# What to do with glycerine



## Pawpaw (Apr 26, 2014)

Morning!

I have been offered a LOT of glycerine if I want it, talking drums of the stiff. I have heard of it being used to make liquid soap, how do I go about using it to make liquid soap, can anyone help? I usually just make cp soap but want to experiment with liquid soap. Is it easy to make?


----------



## FlybyStardancer (Apr 26, 2014)

Liquid soap is similar to making HP bar soap, but with a few extra things to watch out for during the cook, and a few extra steps after the cook. I don't think it's hard to make, but it's all in the perspective. 

Glycerine gets used as a water replacement, usually either half or all. Using glycerine in place of the water allows for a faster trace and cook times, and it seems to led to a slightly thicker end product.

And did you know you can make MP out of CP by HPing it and adding a bunch of glycerine?


----------



## Pawpaw (Apr 26, 2014)

Thanks for the info. I definitely want to give it a try. I'll give it some research and make some. 
And you say you can make M+P too with it? That sounds good too! How do you do that?


----------



## godschild (Apr 26, 2014)

Glad you asked this.  I want to look into making mp.  I read somewhere you can make it but it doesn't melt well.


----------



## Pawpaw (Apr 26, 2014)

Maybe someone somewhere knows the secrets of making it and is prepared to share.


----------



## FlybyStardancer (Apr 26, 2014)

It was being talked about over in this thread in the MP forum. I've been planning on trying it, though haven't yet. I have a CP LS base that I did the 50/50 method with sitting around. I haven't checked on it since I made it a couple weeks ago, so I have no idea if it's finished saponifying yet or not.


----------



## Pawpaw (Apr 26, 2014)

Thanks for finding and sharing that. I am going  to give the liquid soap a try first as it is something I really want to add to my range as a lot customers ask for it. Then MP is on my 'to be done' list. Have you tried making your own MP? Does it come out clear?


----------



## FlybyStardancer (Apr 26, 2014)

I haven't tried yet. It's on my very long to-do list, though. lol


----------



## new12soap (Apr 26, 2014)

What KIND of glycerin is it? Is it USP food grade vegetable glycerin? Or is it bio-diesel byproduct? Make sure what you are using is safe for use on skin!


----------



## Pawpaw (Apr 26, 2014)

It is BDG but it has been 'cleaned' so it is pure glycerine. Is that alright?


----------



## seven (May 3, 2014)

[ame]http://m.youtube.com/watch?v=3VUGV_H7bZU[/ame]

that is a video by soaping101 about making ls using the gly method. it speeds up tracing time, really useful imo. you can also do a 50-50 water-gly.

as for making mp using only gly, well, i havent tried it myself. it does seems easy enough, but just be careful with using that much gly. depending on your climate, your mp can sweat like crazy.

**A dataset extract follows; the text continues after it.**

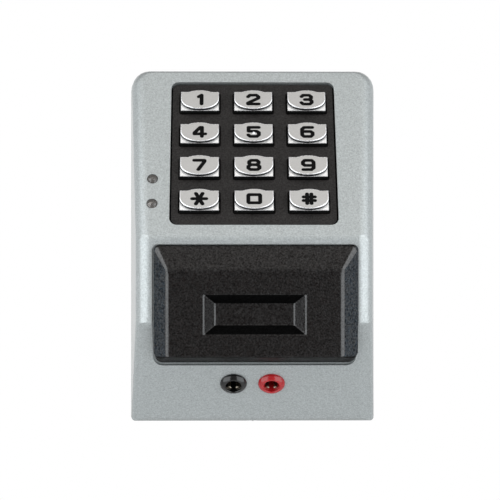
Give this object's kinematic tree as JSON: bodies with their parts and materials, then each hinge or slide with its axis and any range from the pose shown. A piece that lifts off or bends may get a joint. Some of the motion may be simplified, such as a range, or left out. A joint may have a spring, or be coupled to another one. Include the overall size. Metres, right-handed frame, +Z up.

you can also use your gly for creams, lotions.


----------



## Pawpaw (May 3, 2014)

Thanks seven. I'll give it a look. 

I tried making liquid soap today using the glycerine method and for a first attempt I think I got it right. 

I've been thinking about M+P and whilst where I live it's now winter and not humid summertime it tends to get so maybe try that for a winter only. But later. Want to perfect liquid soap first; make it again so I know it's not a fluke. 

Thanks for sharing.


----------



## The Efficacious Gentleman (May 3, 2014)

You can also use it in hair tonics!

Here is a link to the thread I started on it http://www.soapmakingforum.com/showthread.php?t=43991


----------